The first time we made a perfect shoot and put together the film and when the shadows disappeared, no one noticed. And we discovered that people are not able to follow shadows as spectators so we had to rework it and rework it and tested it. We also found out that if the actor reacted to the shadow going away after the event, no one noticed. So we had to do the reaction of the actor first and then do the shadow losing so people will notice it.
I wanted it to be subtle but also wanted it to be dramatic.
You show the despair of war so well, through your lead actress.
Kaadan: It’s not only about despair but loss of hope. And the fear that they will come and take you away at any moment. This fear somehow, sometimes people say is even worst than actually being hurt.
Yours is one of the few films that shows the anticipation of something to come. Which is most critical for Syrian artists. We don’t understand that, we think maybe you’re in Damascus and there is no conflict there and why would you feel unsafe. But you always know they will come and get you. You just don’t know when…
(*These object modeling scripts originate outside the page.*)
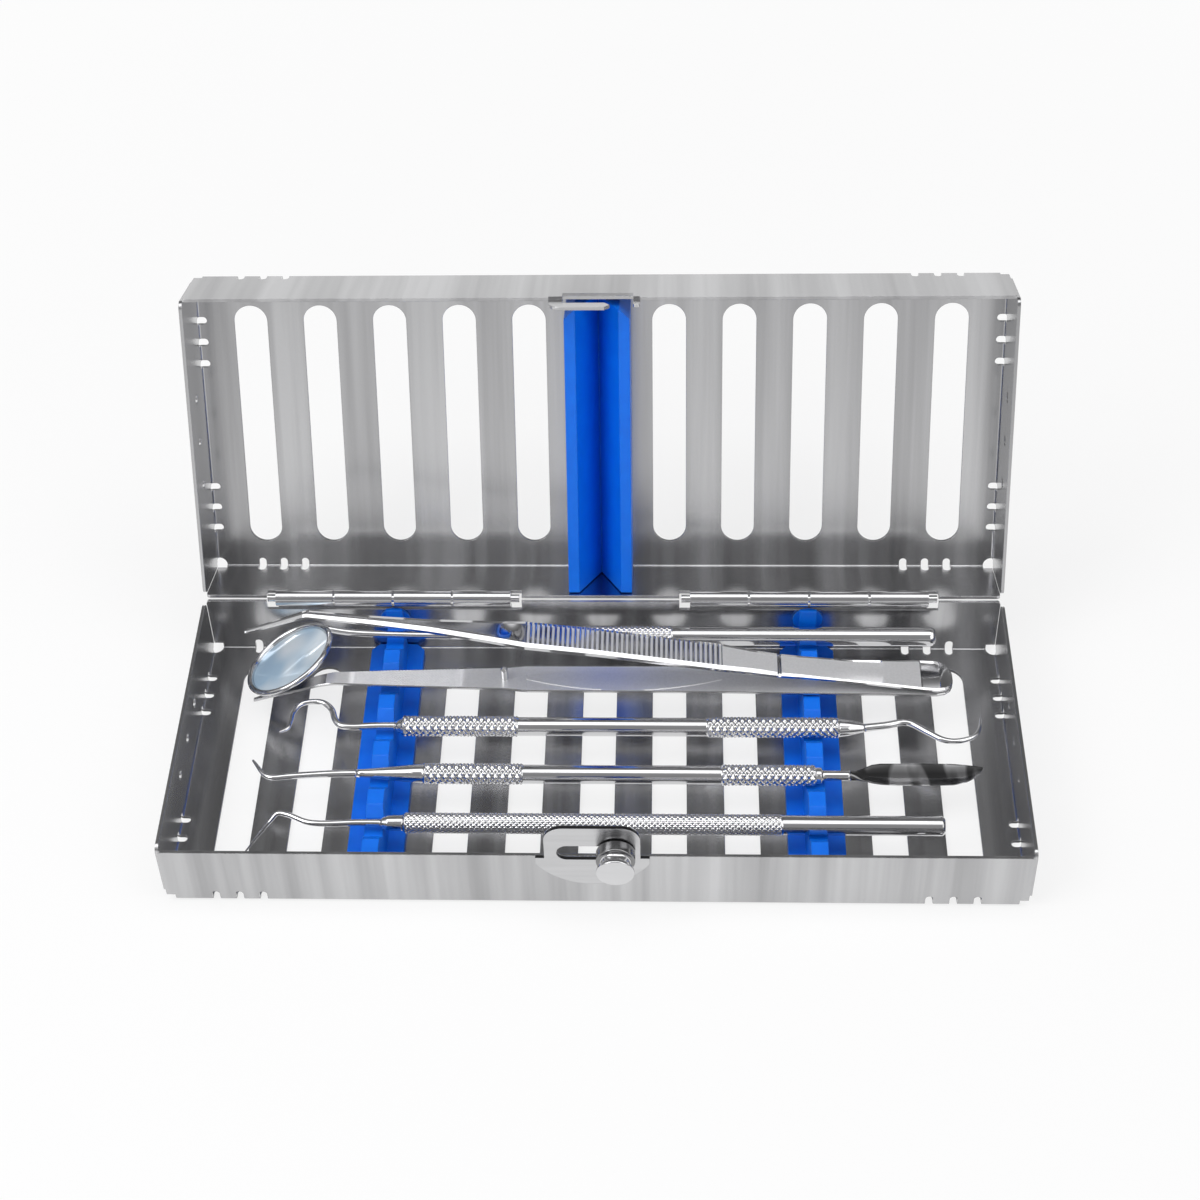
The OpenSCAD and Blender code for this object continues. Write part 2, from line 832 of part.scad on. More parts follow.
// The steel cup round the glass
module mirror_frame() {
    color(polished)
        at_mirror()
            rotate_extrude($fn = 64)
                polygon([
                    [0, -mirror_half_t],
                    [mirror_r - 1.4 * glass_inset, -mirror_half_t],
                    [mirror_r - 0.5 * glass_inset, -0.6 * mirror_half_t],
                    [mirror_r, 0.2 * mirror_half_t],
                    [mirror_r, 0.8 * mirror_half_t],
                    [mirror_r - 0.2 * glass_inset, 1.1 * mirror_half_t],
                    [mirror_r - 0.7 * glass_inset, 1.1 * mirror_half_t],
                    [mirror_r - glass_inset, 0.6 * mirror_half_t],
                    [mirror_r - glass_inset, glass_low],
                    [0, glass_low]]);
}

module mirror_glass() {
    color(glass_tint)
        at_mirror()
            translate([0, 0, glass_low])
                cylinder(r = mirror_r - glass_inset, h = glass_t, $fn = 64);
}

// An arm's outline from above, with the round butt
module arm_plan(half_plan, low, high) {
    plan = along(half_plan);
    last = len(plan) - 1;
    translate([0, tweezers_y, low])
        linear_extrude(high - low) {
            polygon(concat(
                [for (p = plan) [p[0], -p[1]]],
                [for (i = [last:-1:0]) plan[i]]));
            translate([reach * butt_x, 0])
                circle(butt_r);
        }
}

// Tools for the grip ribs, one groove at each place
module rib_tools(heights, side) {
    step = (rib_last_x - rib_first_x) / rib_count;
    for (i = [0:rib_count - 1]) {
        x = rib_first_x + (i + 0.5) * step;
        z = lookup(x, heights) + (side > 0 ? -rib_depth : rib_depth - cut);
        translate([x - rib_w / 2, tweezers_y - 2 * butt_r, z])
            cube([rib_w, 4 * butt_r, cut]);
    }
}

module tweezers_lower_arm() {
    low = [[-arm_span, arm_low], [arm_span, arm_low]];
    color(polished)
        difference() {
            intersection() {
                upright_plate(tweezers_y - 2 * butt_r, 4 * butt_r)
                    polygon(along(lower_arm_side));
                arm_plan(lower_half_plan, 0, 2 * row_z);
            }
            rib_tools(low, -1);
        }
}

module tweezers_upper_arm() {
    color(polished)
        difference() {
            intersection() {
                upright_plate(tweezers_y - 2 * butt_r, 4 * butt_r)
                    polygon(along(concat(upper_arm_top, upper_arm_under)));
                arm_plan(upper_half_plan, row_z, 4 * row_z);
            }
            rib_tools(along(upper_arm_top), 1);
        }
}

// The pin on the lower arm that keeps the arms in line
module tweezers_guide_pin() {
    color(polished)
        translate([guide_x, tweezers_y, arm_low + arm_t]) {
            cylinder(r = guide_r, h = guide_h);
            translate([0, 0, guide_h])
                cylinder(r1 = guide_r, r2 = guide_r / 3, h = guide_tip_h);
        }
}

module scaler_handle() {
    color(polished)
        handle(row_y, row_z, scaler_outline);
}

module scaler_hook_left() {
    color(polished)
        wire(scaler_left_wire, row_y);
}

module scaler_hook_right() {
    color(polished)
        wire(scaler_right_wire, row_y);
}

module carver_handle() {
    color(polished)
        handle(carver_y, row_z, carver_outline);
}

module carver_tip() {
    color(polished)
        wire(carver_wire, carver_y);
}

// A leaf-shaped blade, ground to a ridge on both faces
module carver_blade() {
    half = blade_w / 2;
    sweep = (blade_len * blade_len / 4 + half * half) / blade_w;
    color(polished)
        difference() {
            translate([reach * blade_start, carver_y, row_z])
                rotate([0, 0, blade_turn])
                    intersection() {
                        translate([blade_len / 2, half - sweep, -blade_t])
                            cylinder(r = sweep, h = 2 * blade_t, $fn = 200);
                        translate([blade_len / 2, sweep - half, -blade_t])
                            cylinder(r = sweep, h = 2 * blade_t, $fn = 200);
                        end_plate(-cut, blade_len + 2 * cut)
                            polygon([[-half - blade_edge, 0], [0, -blade_t / 2],
                                [half + blade_edge, 0], [0, blade_t / 2]]);
                    }
            translate([reach * blade_start - blade_len, carver_y - blade_w, row_z - blade_w])
                cube([blade_len, 2 * blade_w, 2 * blade_w]);
        }
}

module explorer_handle() {
    color(polished)
        handle(explorer_y, row_z, explorer_outline);
}

module explorer_collar() {
    color(polished)
        handle(explorer_y, row_z, collar_outline);
}

module explorer_shank() {
    color(polished)
        wire(explorer_wire, explorer_y);
}

base_tray();
lid_tray();
hinge_leaf_base_left();
hinge_leaf_base_right();
hinge_leaf_lid_left();
hinge_leaf_lid_right();
hinge_pin_left();
hinge_pin_right();
latch_plate();
latch_knob();
latch_knob_head();
lid_hook();
rail_left();
rail_right();
lid_rail();
mirror_handle();
mirror_shank();
mirror_frame();
mirror_glass();
tweezers_lower_arm();
tweezers_upper_arm();
tweezers_guide_pin();
scaler_handle();
scaler_hook_left();
scaler_hook_right();
carver_handle();
carver_tip();
carver_blade();
explorer_handle();
explorer_collar();
explorer_shank();
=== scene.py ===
"""An open steel instrument cassette with a mouth mirror, tweezers, scaler, carver and explorer.

Shapes are given in millimetres in the frame of the CAD model and are turned to metres when their
meshes are written. Lengths in materials, lamps and the camera's place are metres.
"""
import math

import bpy
import numpy as np
from mathutils import Matrix, Vector

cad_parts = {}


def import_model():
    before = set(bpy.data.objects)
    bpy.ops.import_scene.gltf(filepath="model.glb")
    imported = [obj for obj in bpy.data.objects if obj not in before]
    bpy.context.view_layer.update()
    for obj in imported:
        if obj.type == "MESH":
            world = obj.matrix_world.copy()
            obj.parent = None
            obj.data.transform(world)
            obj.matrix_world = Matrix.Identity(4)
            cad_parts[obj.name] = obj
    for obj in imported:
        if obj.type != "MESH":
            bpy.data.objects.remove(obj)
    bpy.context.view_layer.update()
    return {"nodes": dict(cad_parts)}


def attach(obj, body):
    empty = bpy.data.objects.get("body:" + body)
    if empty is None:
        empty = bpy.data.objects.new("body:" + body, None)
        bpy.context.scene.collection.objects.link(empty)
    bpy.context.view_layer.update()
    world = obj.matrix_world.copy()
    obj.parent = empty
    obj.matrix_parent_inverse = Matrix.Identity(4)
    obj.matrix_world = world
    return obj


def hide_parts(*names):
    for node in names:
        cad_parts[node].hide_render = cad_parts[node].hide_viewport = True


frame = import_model()
NODES = frame["nodes"]
MM = 0.001
CUT_REACH = 0.0008       # how far a slot's cut wall reaches in from its sheet's outer plane
# The slots' cut walls are painted this dark colour: painted shade, together with the darker rough
# cut of the steel.
CUT_WALL_PAINTED_SHADE = (0.09, 0.09, 0.095)
BEVEL_SAMPLES = 4
RELIEF_HEIGHT = 0.00002
LID_TILT = math.radians(-111)
LID_INWARD = (0.0, math.sin(LID_TILT), -math.cos(LID_TILT))
UPWARD = (0.0, 0.0, 1.0)
REARWARD = (0.0, 1.0, 0.0)


# Materials

def new_material(name):
    """An empty node material and its Principled shader."""
    mat = bpy.data.materials.new(name)
    mat.use_nodes = True
    tree = mat.node_tree
    return mat, tree, tree.nodes["Principled BSDF"]


def ramp_range(tree, source, low, high, start=0.0, end=1.0):
    """source mapped from start..end to low..high and held beyond both ends."""
    node = tree.nodes.new("ShaderNodeMapRange")
    for socket, value in (("From Min", start), ("From Max", end), ("To Min", low),
                          ("To Max", high)):
        node.inputs[socket].default_value = value
    tree.links.new(source, node.inputs["Value"])
    return node.outputs["Result"]


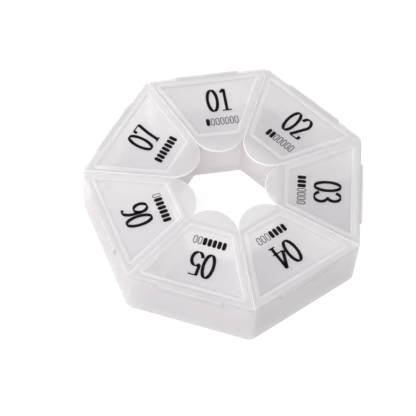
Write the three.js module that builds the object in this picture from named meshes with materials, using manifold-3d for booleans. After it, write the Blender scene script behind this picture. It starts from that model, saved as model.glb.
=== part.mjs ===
// A seven-day pill organizer: a ring-shaped tray with seven sides and seven compartments round an open
// finger hole. Each compartment has its own lid, held to the tray's outer wall by a thin moulded hinge
// strip, and each lid ends in a round finger tab over the hole.
// Millimetres, +Z up. The tray stands on z = 0 with a flat side towards -Y and a corner towards +Y, and
// the origin lies under the middle of the box round the whole part.
import * as THREE from "three";
import { mergeVertices } from "three/addons/utils/BufferGeometryUtils.js";
import Module from "manifold-3d";

const wasm = await Module();
wasm.setup();

// How many
const SIDES = 7;
const CORNER_STEPS = 4;
const TAB_STEPS = 24;
const STRIP_STEPS = 6;

// Tray
const SIDE_REACH = 49.5; // ring's centre to the outer face of a side
const HOLE_REACH = 19; // ring's centre to a face of the finger hole
const RIM_HEIGHT = 22.6;
const FLOOR = 1.3;
const OUTER_WALL = 1.6;
const INNER_WALL = 1.4;
const DIVIDER = 2.1;
const TRAY_CORNER_RADIUS = 3.6;
const HOLE_CORNER_RADIUS = 2;
const POCKET_CORNER_RADIUS = 1.6;

// Lids
const SEAT_GAP = 0.3; // rim to the underside of a closed lid
const LID_THICKNESS = 1;
const LID_INSET = 0.2; // tray's outer face to a lid's outer edge
const LID_GAP = 0.8; // between neighbouring lids
const LID_CORNER_RADIUS = 0.6;
const TAB_TIP_REACH = 13.6; // ring's centre to the tip of a finger tab
const PLUG_CLEARANCE = 0.4; // plug rib to the walls round its compartment
const PLUG_THICKNESS = 1.1;
const PLUG_DEPTH = 1.8;
const PANEL_RECESS = 0.35; // how far a lid's see-through panel lies under its border
const PANEL_CORNER_RADIUS = 1.2;

// Hinge strips
const STRIP_LENGTH = 24.4;
const STRIP_THICKNESS = 0.5;
const STRIP_BULGE = 0.85; // how far a folded strip stands out from the tray's side
const STRIP_FOLD_RADIUS = 0.1; // inside its fold
const STRIP_GAP = 0.3; // lid's edge to the strip
const STRIP_SINK = 0.15; // lid's top to the strip's top
const STRIP_REACH_DOWN = 3; // rim to the strip's lower edge

// Cuts run this far past the faces they open
const OVERRUN = 2;

// Points nearer than this are one point
const MERGE_DISTANCE = 1e-4;

// Worked out from the sizes above
const HALF_STEP = Math.PI / SIDES;
const FIRST_SIDE_ANGLE = Math.PI / 2 + HALF_STEP;
const LID_UNDERSIDE = RIM_HEIGHT + SEAT_GAP;
const LID_TOP = LID_UNDERSIDE + LID_THICKNESS;
const LID_EDGE_REACH = SIDE_REACH - LID_INSET;
const POCKET_OUTER_REACH = SIDE_REACH - OUTER_WALL;
const POCKET_INNER_REACH = HOLE_REACH + INNER_WALL;

// The box round the part runs from the strip on the side at -Y to the rounded corner at +Y.
const CORNER_REACH = SIDE_REACH / Math.cos(HALF_STEP) - TRAY_CORNER_RADIUS * (1 / Math.cos(HALF_STEP) - 1);
const RING_CENTRE_Y = (SIDE_REACH + STRIP_BULGE - CORNER_REACH) / 2;

const frosted = { color: 0xdcdbe0, roughness: 0.45, metalness: 0, transparent: true, opacity: 0.85 };

// Closed geometry to a solid, and back.
function solidFrom(geometry) {
  const bare = geometry.clone();
  bare.deleteAttribute("normal");
  bare.deleteAttribute("uv");
  const merged = mergeVertices(bare, MERGE_DISTANCE);
  return new wasm.Manifold(
    new wasm.Mesh({
      numProp: 3,
      vertProperties: new Float32Array(merged.attributes.position.array),
      triVerts: new Uint32Array(merged.index.array),
    }),
  );
}

function geometryFrom(solid) {
  const mesh = solid.getMesh();
  const geometry = new THREE.BufferGeometry();
  geometry.setAttribute("position", new THREE.BufferAttribute(new Float32Array(mesh.vertProperties), 3));
  geometry.setIndex(new THREE.BufferAttribute(new Uint32Array(mesh.triVerts), 1));
  geometry.computeVertexNormals();
  return geometry;
}

// Points along a circle, both ends included.
function arc(centre, radius, from, to, steps) {
  return Array.from({ length: steps + 1 }, (_, i) => {
    const angle = from + ((to - from) * i) / steps;
    return new THREE.Vector2(centre.x + radius * Math.cos(angle), centre.y + radius * Math.sin(angle));
  });
}

// An anticlockwise outline with each of its corners rounded to a radius.
function roundedOutline(corners, radius) {
  return corners.flatMap((corner, i) => {
    const before = corners.at(i - 1).clone().sub(corner).normalize();
    const after = corners[(i + 1) % corners.length].clone().sub(corner).normalize();
    const half = Math.acos(before.dot(after)) / 2;
    const middle = before.clone().add(after).normalize();
    const centre = corner.clone().addScaledVector(middle, radius / Math.sin(half));
    const outward = Math.atan2(-middle.y, -middle.x);
    const sweep = Math.PI / 2 - half;
    return arc(centre, radius, outward - sweep, outward + sweep, CORNER_STEPS);
  });
}

// A prism on an outline, from one height to another.
function prism(outline, bottom, top) {
  const settings = { depth: top - bottom, bevelEnabled: false };
  const geometry = new THREE.ExtrudeGeometry(new THREE.Shape(outline), settings);
  return solidFrom(geometry.translate(0, 0, bottom));
}

// The ring's outline at a reach: one corner for each side, the first of them towards +Y.
function ringCorners(reach) {
  return Array.from({ length: SIDES }, (_, i) => {
    const angle = Math.PI / 2 + i * 2 * HALF_STEP;
    const radius = reach / Math.cos(HALF_STEP);
    return new THREE.Vector2(radius * Math.cos(angle), radius * Math.sin(angle));
  });
}

// Half the width, at a reach, of a sector that keeps some distance to the lines between the sides.
function halfWidth(reach, keepOff) {
  return reach * Math.tan(HALF_STEP) - keepOff / Math.cos(HALF_STEP);
}

// The four corners of a sector that faces +Y.
function sectorCorners(inner, outer, keepOff) {
  const narrow = halfWidth(inner, keepOff);
  const wide = halfWidth(outer, keepOff);
  return [
    new THREE.Vector2(-narrow, inner),
    new THREE.Vector2(narrow, inner),
    new THREE.Vector2(wide, outer),
    new THREE.Vector2(-wide, outer),
  ];
}

// Where each side faces, the first lid's first, and then clockwise as seen from above.
function sideAngle(index) {
  return FIRST_SIDE_ANGLE - index * 2 * HALF_STEP;
}

function makeTray() {
  const pocket = prism(
    roundedOutline(sectorCorners(POCKET_INNER_REACH, POCKET_OUTER_REACH, DIVIDER / 2), POCKET_CORNER_RADIUS),
    FLOOR,
    RIM_HEIGHT + OVERRUN,
  );
  let tray = prism(roundedOutline(ringCorners(SIDE_REACH), TRAY_CORNER_RADIUS), 0, RIM_HEIGHT);
  tray = tray.subtract(
    prism(roundedOutline(ringCorners(HOLE_REACH), HOLE_CORNER_RADIUS), -OVERRUN, RIM_HEIGHT + OVERRUN),
  );
  for (let side = 0; side < SIDES; side += 1) {
    const turn = THREE.MathUtils.radToDeg(sideAngle(side) - Math.PI / 2);
    tray = tray.subtract(pocket.rotate([0, 0, turn]));
  }
  return tray;
}

// A lid's outline: a sector whose inner end is the circle that touches both its edges, so that the edges
// run smoothly into the tab.
function lidOutline() {
  const keepOff = LID_GAP / 2;
  const point = keepOff / Math.sin(HALF_STEP);
  const radius = (TAB_TIP_REACH - point) / (1 / Math.sin(HALF_STEP) - 1);
  const centre = new THREE.Vector2(0, TAB_TIP_REACH + radius);
  const tab = arc(centre, radius, Math.PI + HALF_STEP, 2 * Math.PI - HALF_STEP, TAB_STEPS);
  const sector = sectorCorners(POCKET_INNER_REACH, LID_EDGE_REACH, keepOff);
  const rounded = roundedOutline(sector, LID_CORNER_RADIUS).slice(2 * (CORNER_STEPS + 1));
  return [...tab, ...rounded];
}

function makeLid() {
  const keepOff = DIVIDER / 2 + PLUG_CLEARANCE;
  const plugInner = POCKET_INNER_REACH + PLUG_CLEARANCE;
  const plugOuter = POCKET_OUTER_REACH - PLUG_CLEARANCE;
  const hollow = sectorCorners(
    plugInner + PLUG_THICKNESS,
    plugOuter - PLUG_THICKNESS,
    keepOff + PLUG_THICKNESS,
  );
  const hollowOutline = roundedOutline(hollow, PANEL_CORNER_RADIUS);
  const plugOutline = roundedOutline(sectorCorners(plugInner, plugOuter, keepOff), POCKET_CORNER_RADIUS);
  const plugBottom = LID_UNDERSIDE - PLUG_DEPTH;
  return prism(lidOutline(), LID_UNDERSIDE, LID_TOP)
    .add(prism(plugOutline, plugBottom, LID_UNDERSIDE + LID_THICKNESS / 2))
    .subtract(prism(hollowOutline, plugBottom - OVERRUN, LID_UNDERSIDE))
    .subtract(prism(hollowOutline, LID_TOP - PANEL_RECESS, LID_TOP + OVERRUN));
}

// A hinge strip, folded as it is when its lid is shut: out from the lid's edge, over the rim and down
// along the tray's side. Drawn as reach and height, and run along the side.
function makeStrip() {
  const top = LID_TOP - STRIP_SINK;
  const outer = SIDE_REACH + STRIP_BULGE;
  const foldOutside = STRIP_FOLD_RADIUS + STRIP_THICKNESS;
  const bend = new THREE.Vector2(outer - foldOutside, top - foldOutside);
  const start = LID_EDGE_REACH + STRIP_GAP;
  const low = RIM_HEIGHT - STRIP_REACH_DOWN;
  const outline = [
    new THREE.Vector2(start, top - STRIP_THICKNESS),
    ...arc(bend, STRIP_FOLD_RADIUS, Math.PI / 2, 0, STRIP_STEPS),
    new THREE.Vector2(outer - STRIP_THICKNESS, low),
    new THREE.Vector2(outer, low),
    ...arc(bend, foldOutside, 0, Math.PI / 2, STRIP_STEPS),
    new THREE.Vector2(start, top),
  ];
  const settings = { depth: STRIP_LENGTH, bevelEnabled: false };
  const geometry = new THREE.ExtrudeGeometry(new THREE.Shape(outline), settings);
  const along = new THREE.Matrix4().makeBasis(
    new THREE.Vector3(0, 1, 0),
    new THREE.Vector3(0, 0, 1),
    new THREE.Vector3(1, 0, 0),
  );
  return solidFrom(geometry.translate(0, 0, -STRIP_LENGTH / 2).applyMatrix4(along));
}

function namedMesh(name, solid) {
  const mesh = new THREE.Mesh(geometryFrom(solid), new THREE.MeshStandardMaterial(frosted));
  mesh.name = name;
  return mesh;
}

const organizer = new THREE.Group();
organizer.position.y = RING_CENTRE_Y;
organizer.add(namedMesh("tray", makeTray()));

const lid = makeLid();
const strip = makeStrip();
for (let side = 0; side < SIDES; side += 1) {
  const station = new THREE.Group();
  station.rotation.z = sideAngle(side) - Math.PI / 2;
  station.add(namedMesh(`lid_${side + 1}`, lid));
  station.add(namedMesh(`hinge_strip_${side + 1}`, strip));
  organizer.add(station);
}

export default organizer;
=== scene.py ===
"""A seven-day pill organizer in frosted plastic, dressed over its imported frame.

The tray, the lids and the hinge strips are modelled in millimetres round the ring's centre, one sector
at a time, and set into the frame in metres. Each lid carries a printed day number and a row of pips.
"""

import logging
import math
from dataclasses import dataclass
from enum import Enum
from typing import Callable, ClassVar, Sequence, Union

import bmesh
import bpy
from mathutils import Matrix, Vector


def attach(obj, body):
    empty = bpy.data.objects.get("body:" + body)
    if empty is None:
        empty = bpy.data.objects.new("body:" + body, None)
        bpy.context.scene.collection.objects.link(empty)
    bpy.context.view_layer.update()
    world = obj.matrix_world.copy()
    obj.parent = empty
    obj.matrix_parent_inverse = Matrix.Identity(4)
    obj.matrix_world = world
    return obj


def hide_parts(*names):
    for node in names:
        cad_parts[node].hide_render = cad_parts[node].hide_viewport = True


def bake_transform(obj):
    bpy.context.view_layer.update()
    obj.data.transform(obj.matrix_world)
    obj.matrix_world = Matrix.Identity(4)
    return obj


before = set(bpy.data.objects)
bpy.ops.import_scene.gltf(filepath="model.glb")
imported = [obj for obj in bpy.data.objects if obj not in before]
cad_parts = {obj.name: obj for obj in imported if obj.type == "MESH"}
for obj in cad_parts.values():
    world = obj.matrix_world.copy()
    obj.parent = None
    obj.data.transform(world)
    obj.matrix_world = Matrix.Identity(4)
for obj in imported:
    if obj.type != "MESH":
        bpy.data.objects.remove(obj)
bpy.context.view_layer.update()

MM = 0.001
Plan = Sequence[tuple[float, float]]
Triple = tuple[float, float, float]
log = logging.getLogger("pill_organizer")


# Sizes that several pieces share

# Places nearer than this many millimetres count as one
SAME = 0.01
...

Kaadan: You never know when you will be next. And this fear of the next for me is the most destructive.
Where was the film shot?
Kaadan: On the border between Syria and Lebanon so we could have the same light and we wanted to recreate Syria. As a Syrian I wanted not only to make a film that touched international audiences but one that reached Syrians, so they could feel their story is being told. There is this trend now to show Syria to the outside, at festivals and for me it was important my local audiences would feel it’s their film.
Do you think cinema can change the world?
Kaadan: I know how art can heal. I can’t change what is happening in Syria but at least with the film’s experience we might help.